▸ Objective:
Print exactly those lines that run from the beginning of the data to the line bearing "return ramp(tree, share, 0.0, 1.0, start, end)", inclusive.

▸ Material:
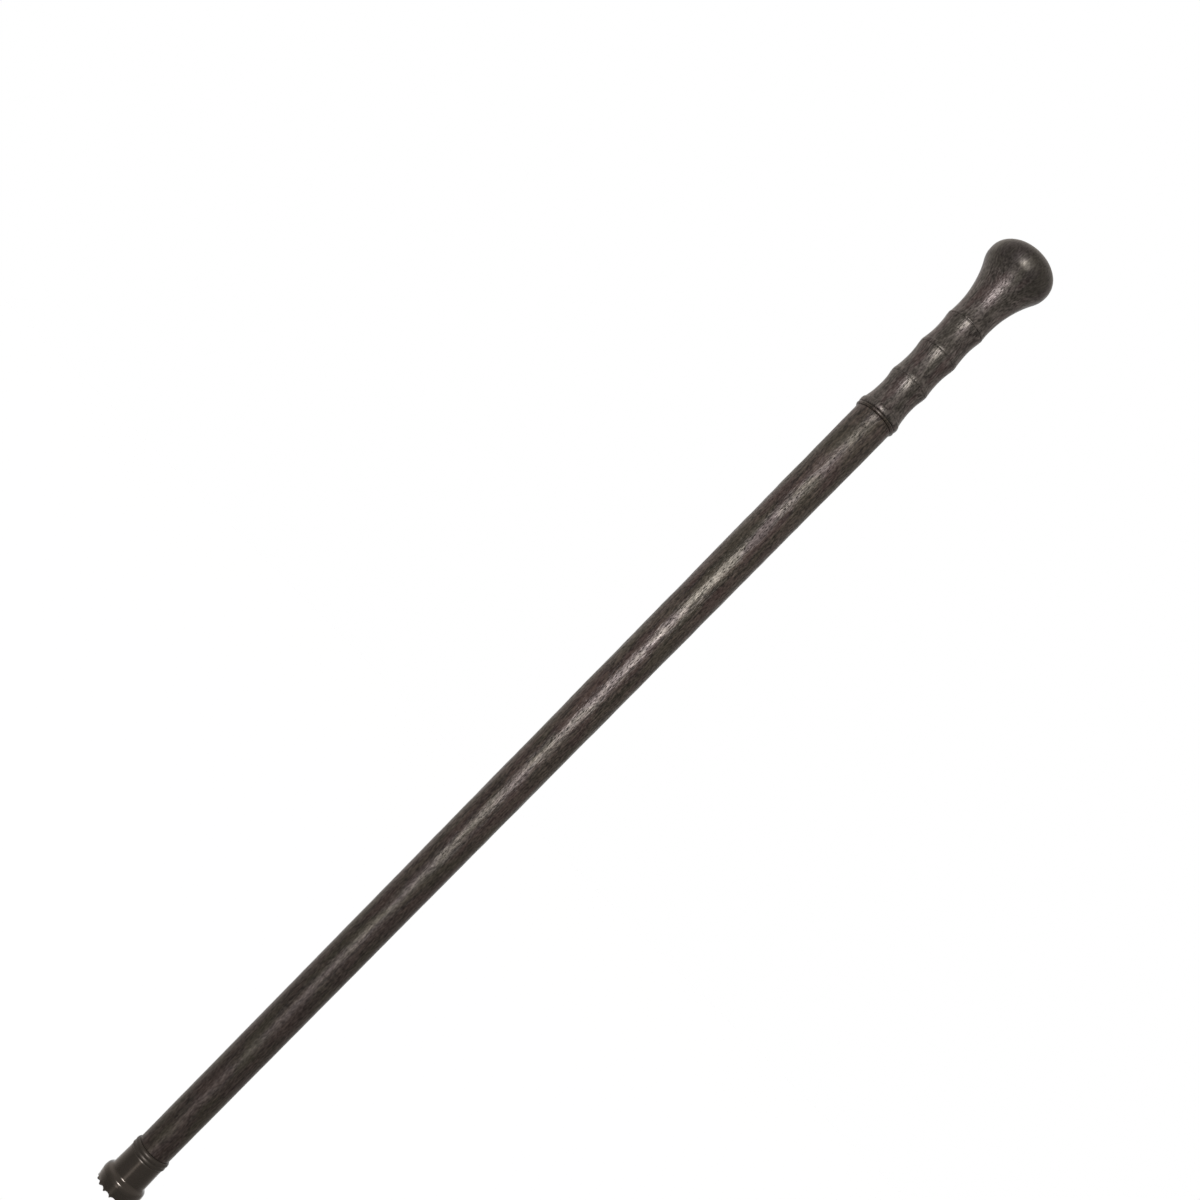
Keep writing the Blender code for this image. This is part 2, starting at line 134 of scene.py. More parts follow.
def noise(tree: Tree, across: float, along: float, detail: float = 2.0) -> Socket:
    """Fractal noise with features of a given size in millimetres across and along the cane."""
    place = stretched(tree, across, along)
    return add_node(tree, "TexNoise", {"Vector": place, "Scale": 1.0, "Detail": detail}).outputs[0]


def ramp(tree: Tree, value: Socket, low: float, high: float, start: float = 0.0, end: float = 1.0) -> Socket:
    """Map a value from low..high to start..end, and hold it there outside."""
    return add_node(tree, "MapRange", {0: value, 1: low, 2: high, 3: start, 4: end}).outputs[0]


def scaled(tree: Tree, share: Socket, start: float, end: float) -> Socket:
    """Map a share from 0..1 to start..end."""
    return ramp(tree, share, 0.0, 1.0, start, end)


def blend(tree: Tree, share: Socket, first: object, second: object) -> Socket:
    """Mix two colours, each a hex text or an output, by a share of the second."""
    first, second = (linear(colour) if isinstance(colour, str) else colour for colour in (first, second))
    return add_node(tree, "Mix", {0: share, 6: first, 7: second}, data_type="RGBA").outputs[2]


def reckon(tree: Tree, operation: str, *values: object) -> Socket:
    """The result of a Math node on numbers or outputs."""
    return add_node(tree, "Math", dict(enumerate(values)), operation=operation).outputs[0]


def times(tree: Tree, first: object, second: object) -> Socket:
    """The product of two numbers or outputs."""
    return reckon(tree, "MULTIPLY", first, second)


def weigh(tree: Tree, value: object, weight: object, rest: object) -> Socket:
    """A value times its weight, plus the rest."""
    return reckon(tree, "MULTIPLY_ADD", value, weight, rest)


def attribute(tree: Tree, name: str) -> Socket:
    """A number that a piece stores for each vertex."""
    return add_node(tree, "Attribute", attribute_name=name).outputs["Fac"]


def bump(tree: Tree, strength: float, depth: float, height: Socket) -> Socket:
    """The normal of a surface raised by a height, whose unit is a depth in millimetres."""
    settings = {"Strength": strength, "Distance": depth * MM, "Height": height}
    return add_node(tree, "Bump", settings).outputs[0]


def surface(tree: Tree, inputs: dict) -> None:
    """End a material in a Principled shader with the given inputs."""
    shader = add_node(tree, "BsdfPrincipled", inputs)
    add_node(tree, "OutputMaterial", {"Surface": shader.outputs[0]})


@dataclass(frozen=True)
class Waves:
    """Smooth seeded unevenness in space.

    Its value is the sum of sines of (k . p + phase), where each wave vector k has a random direction and
    a length of about one turn per size, scaled to a spread of one.
    """

    seed: int
    across: float
    along: float
    count: int = 28

    def at(self, points: Array) -> Array:
        """Values at points in millimetres.

        Args:
            points: an array whose last axis is x, y, z.

        Returns:
            One value for each point.
        """
        random = np.random.default_rng(self.seed)
        turns = random.normal(size=(3, self.count)) / np.array([[self.across], [self.across], [self.along]])
        phases = random.uniform(0, 2 * np.pi, self.count)
        return np.sin(2 * np.pi * points @ turns + phases).sum(axis=-1) * math.sqrt(2 / self.count)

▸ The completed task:
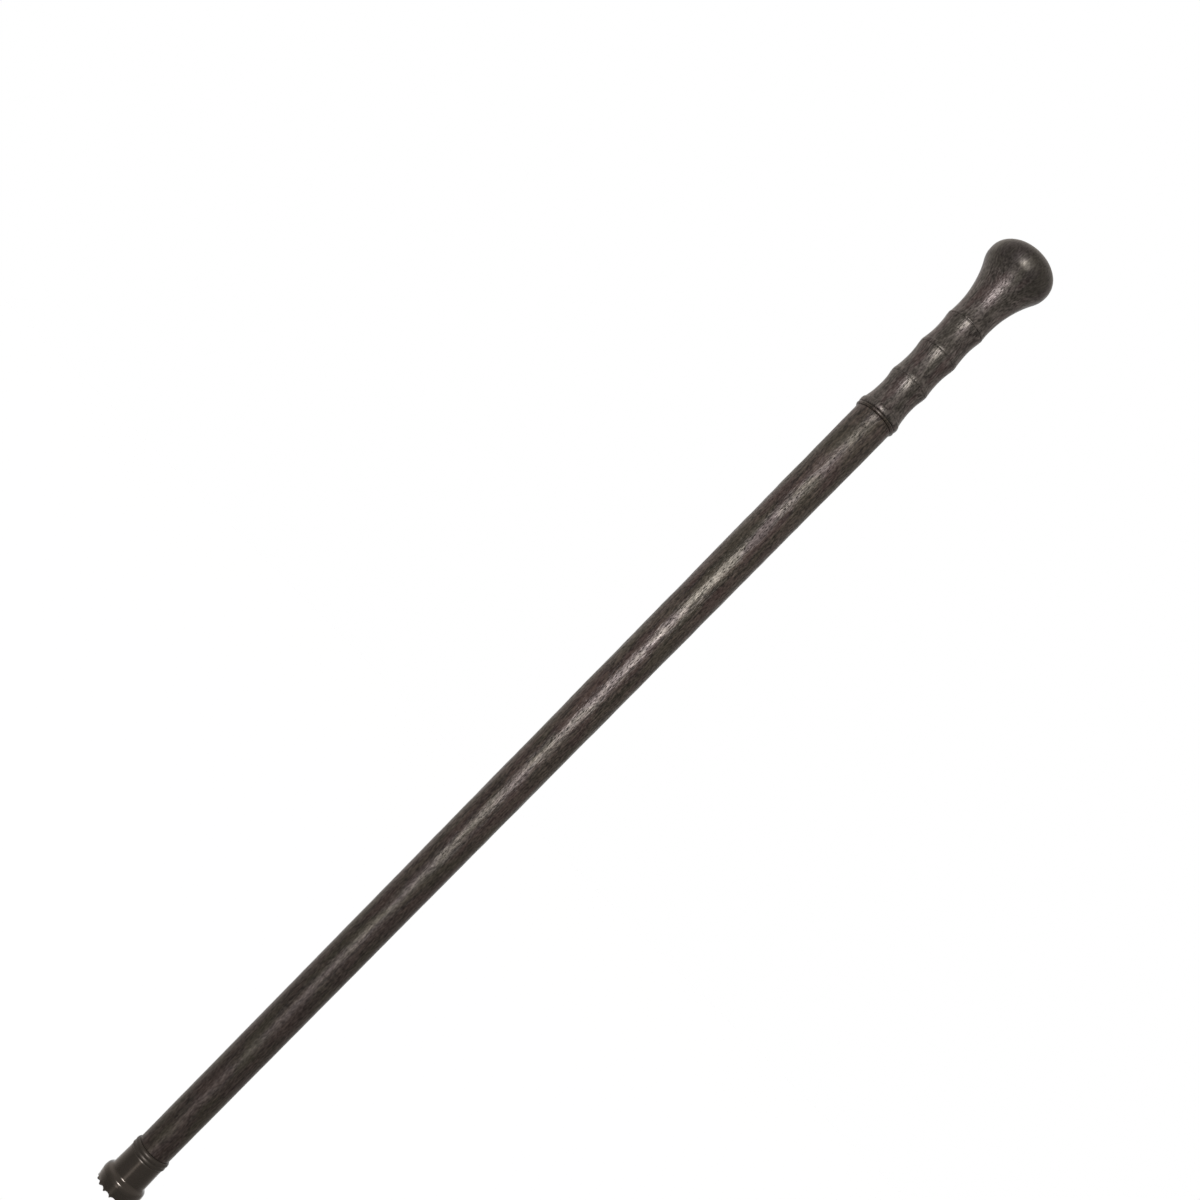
Keep writing the Blender code for this image. This is part 2, starting at line 134 of scene.py. More parts follow.
def noise(tree: Tree, across: float, along: float, detail: float = 2.0) -> Socket:
    """Fractal noise with features of a given size in millimetres across and along the cane."""
    place = stretched(tree, across, along)
    return add_node(tree, "TexNoise", {"Vector": place, "Scale": 1.0, "Detail": detail}).outputs[0]


def ramp(tree: Tree, value: Socket, low: float, high: float, start: float = 0.0, end: float = 1.0) -> Socket:
    """Map a value from low..high to start..end, and hold it there outside."""
    return add_node(tree, "MapRange", {0: value, 1: low, 2: high, 3: start, 4: end}).outputs[0]


def scaled(tree: Tree, share: Socket, start: float, end: float) -> Socket:
    """Map a share from 0..1 to start..end."""
    return ramp(tree, share, 0.0, 1.0, start, end)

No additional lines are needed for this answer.